En política, como en la vida pública en general, hay momentos que sirven para delimitar claramente quién apuesta por la convivencia institucional y quién opta por el barro. La semana pasada, en el Congreso de los Diputados, Alberto Núñez Feijóo dejó clara su elección. Ante una cámara perpleja, el líder del Partido Popular acusó al presidente del gobierno español de tener «un problema con los prostíbulos», aludiendo a un hecho absolutamente ajeno a la trayectoria pública de Pedro Sánchez: las actividades empresariales de su suegro hace más de treinta años.
Lo que podría haber sido un resbalón anecdótico es, en realidad, la culminación de una estrategia política cada vez más evidente. Feijóo no habla a la cámara, ni siquiera a sus electores convencionales; habla a un segmento radicalizado de la sociedad española, alimentado por el ecosistema mediático de la ultraderecha, donde la descalificación personal ha sustituido el argumento y donde cualquier desprecio es admisible si sirve para desgastar al rival. Esta es una deriva que ya habíamos visto con Pablo Casado y que ahora Feijóo reproduce, con la misma falta de miramiento institucional y la propia miopía estratégica.

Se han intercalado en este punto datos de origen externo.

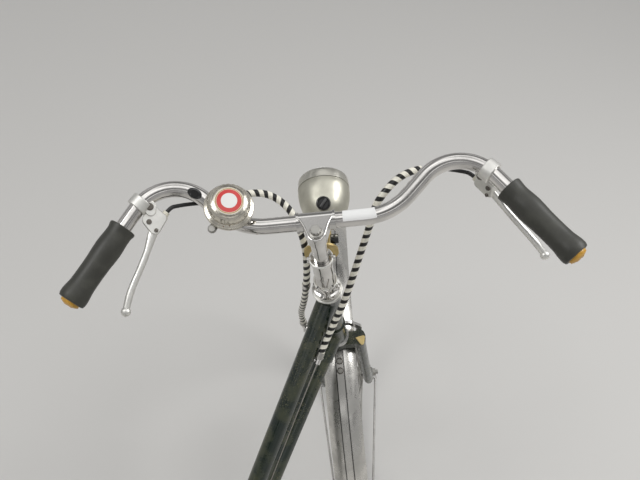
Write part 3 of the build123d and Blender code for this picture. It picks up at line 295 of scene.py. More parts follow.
class Graph:
    """A material's node tree with one method that adds any node."""

    def __init__(self, name: str) -> None:
        """Start a material with a principled shader.

        Args:
            name: The material's name.
        """
        self.material = bpy.data.materials.new(name)
        self._start(self.material, "ShaderNodeBsdfPrincipled", "ShaderNodeOutputMaterial")

    @classmethod
    def for_world(cls, name: str) -> "Graph":
        """Start the scene's world with a plain background.

        Args:
            name: The world's name.

        Returns:
            The world's graph.
        """
        graph = cls.__new__(cls)
        world = bpy.data.worlds.new(name)
        bpy.context.scene.world = world
        graph._start(world, "ShaderNodeBackground", "ShaderNodeOutputWorld")
        return graph

    def _start(self, owner: "bpy.types.Material | bpy.types.World", shader: str, output: str) -> None:
        """Clear an owner's nodes and join a shader to its output.

        Args:
            owner: The material or world.
            shader: The shader's node type.
            output: The output's node type.
        """
        owner.use_nodes = True
        self.tree = owner.node_tree
        self.tree.nodes.clear()
        self.shader = self.node(shader)
        self.tree.links.new(self.shader.outputs[0], self.node(output).inputs["Surface"])

    def node(self, kind: str, settings: Optional[dict] = None, **sockets: object) -> bpy.types.Node:
        """Add a node.

        Args:
            kind: The node's type.
            settings: Its properties, set first.
            sockets: Values or links by socket name; a list goes to the sockets of that name in order.

        Returns:
            The node.
        """
        made = self.tree.nodes.new(kind)
        for key, value in (settings or {}).items():
            if key == "stops":
                self._set_stops(made, value)
            else:
                setattr(made, key, value)
        for key, value in sockets.items():
            self.feed(made, key, value)
        return made

    @staticmethod
    def _set_stops(node: bpy.types.Node, stops: Sequence[tuple[float, Colour]]) -> None:
        """Set a ramp's stops.

        Args:
            node: The colour ramp node.
            stops: Each stop's position and colour.
        """
        elements = node.color_ramp.elements
        while len(elements) < len(stops):
            elements.new(0.5)
        for element, (position, colour) in zip(elements, stops):
            element.position = position
            element.color = (*colour, 1)

    def feed(self, node: bpy.types.Node, key: "str | int", value: object) -> None:
        """Set or link an input.

        Args:
            node: The node that has it.
            key: The input's name or index.
            value: A Value to link, or a constant.
        """
        values = value if isinstance(value, list) else [value]
        if isinstance(key, str):
            inputs = [socket for socket in node.inputs if socket.name == key and socket.enabled]
        else:
            inputs = [node.inputs[key]]
        for socket, item in zip(inputs, values):
            if isinstance(item, Value):
                self.tree.links.new(item.socket, socket)
            elif socket.type == "RGBA" and len(item) == 3:
                socket.default_value = (*item, 1)
            else:
                socket.default_value = item

    def output(self, kind: str, name: str, settings: Optional[dict] = None, **sockets: object) -> Value:
        """Add a node and return one of its outputs.

        Args:
            kind: The node's type.
            name: The output's name.
            settings: Its properties.
            sockets: Values or links by socket name.

        Returns:
            The output.
        """
        made = self.node(kind, settings, **sockets)
        found = next(s for s in made.outputs if s.name == name and s.enabled)
        return Value(self, found)

    def maths(self, operation: str, *values: "Value | float") -> Value:
        """Add a Math node.

        Args:
            operation: Its operation.
            values: Its inputs in order.

        Returns:
            The result.
        """
        return self.output("ShaderNodeMath", "Value", {"operation": operation}, Value=list(values))

    def coords(self, scale: Sequence[float] = (1, 1, 1), turn: Sequence[float] = (0, 0, 0)) -> Value:
        """Return the object coordinates, turned and scaled.

        Args:
            scale: The scale along each axis.
            turn: The turn about each axis, in degrees.

        Returns:
            The coordinates.
        """
        source = self.output("ShaderNodeTexCoord", "Object")
        if tuple(scale) == (1, 1, 1) and tuple(turn) == (0, 0, 0):
            return source
        return self.output(
            "ShaderNodeMapping", "Vector", {"vector_type": "POINT"}, Vector=source, Scale=tuple(scale),
            Rotation=tuple(math.radians(angle) for angle in turn),
        )

    def noise(self, scale: float, detail: float = 4.0, coords: Optional[Value] = None) -> Value:
        """Return a noise from 0 to 1.

        Args:
            scale: Cells per metre.
            detail: Octaves.
            coords: Where it is read, or None for the object's own coordinates.

        Returns:
            The noise's value.
        """
        return self.output(
            "ShaderNodeTexNoise", "Fac", Vector=coords or self.coords(), Scale=scale, Detail=detail,
        )

    def mix(self, factor: "Value | float", low: "Value | Colour", high: "Value | Colour") -> Value:
        """Return a colour between two others.

        Args:
            factor: 0 for the first, 1 for the second.
            low: The first colour.
            high: The second colour.

        Returns:
            The mixed colour.
        """
        made = self.node("ShaderNodeMix", {"data_type": "RGBA"})
        self.feed(made, 0, factor)
        self.feed(made, 6, low)
        self.feed(made, 7, high)
        return Value(self, made.outputs[2])

    def bump(self, height: Value, depth: float, strength: float = 1.0) -> None:
        """Feed a bump of a height into the shader's normal.

        Args:
            height: The relief from 0 to 1.
            depth: Its depth in metres.
            strength: How strongly it shows.
        """
        normal = self.output("ShaderNodeBump", "Normal", Height=height, Distance=depth, Strength=strength)
        self.dress(Normal=normal)

    def dress(self, **sockets: object) -> None:
        """Set or link the shader's inputs, with _ for a space in a name.

        Args:
            sockets: Values or links by name.
        """
        for key, value in sockets.items():
            self.feed(self.shader, key.replace("_", " "), value)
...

La escena no es solo vergonzosa por el contenido: lo es por el momento y por el lugar. Que el jefe de la oposición utilice la tribuna del Congreso para vincular al presidente del gobierno con el mundo de la prostitución a través de vínculos familiares indirectos es un síntoma grave de empobrecimiento democrático; implica aceptar que cualquier táctica es válida si ayuda a mantener viva una narrativa de desprestigio personal, aunque sea desde lo más infame e insustancial.
En lugar de confrontar a Sánchez con propuestas, datos o modelos de país —por más distantes que sean—, Feijóo opta por una oposición que quiere ser escándalo antes que alternativa. Un discurso que no busca gobernar sino incendiar. Y eso, lejos de hacerle ganar centralidad, le empuja a un espacio de irrelevancia moral y estratégica. Porque quien todo lo reduce a la indignación, a la descalificación, acaba siendo incapaz de articular un proyecto propio.
Hay, además, una cuestión de fondo que no puede ser ignorada: este tipo de intervenciones suponen un retroceso flagrante en la lucha por la dignidad de las mujeres y la regulación de su cuerpo dentro del espacio público. El uso instrumental de la prostitución como arma política no solo es grosero, sino profundamente irresponsable. Con una ley sobre la abolición del sistema prostitucional sobre la mesa, que el Partido Popular ha contribuido a entorpecer, el mensaje lanzado por Feijóo es, como mínimo, cínico.
Es legítimo criticar, e incluso cuestionar duramente, al gobierno y sus decisiones. Lo que no es admisible es convertir la vida privada, o la de un familiar políticamente irrelevante, en munición. Eso no es política: es un asalto al respeto mutuo que debería sostener toda democracia madura.
Feijóo ya no es solo un líder desconcertado, es un actor peligroso dentro del sistema democrático. Porque cuando el jefe de la oposición cruza todas las líneas rojas por un titular, no solo pierde él: pierde la política. Y con ella, pierde el país.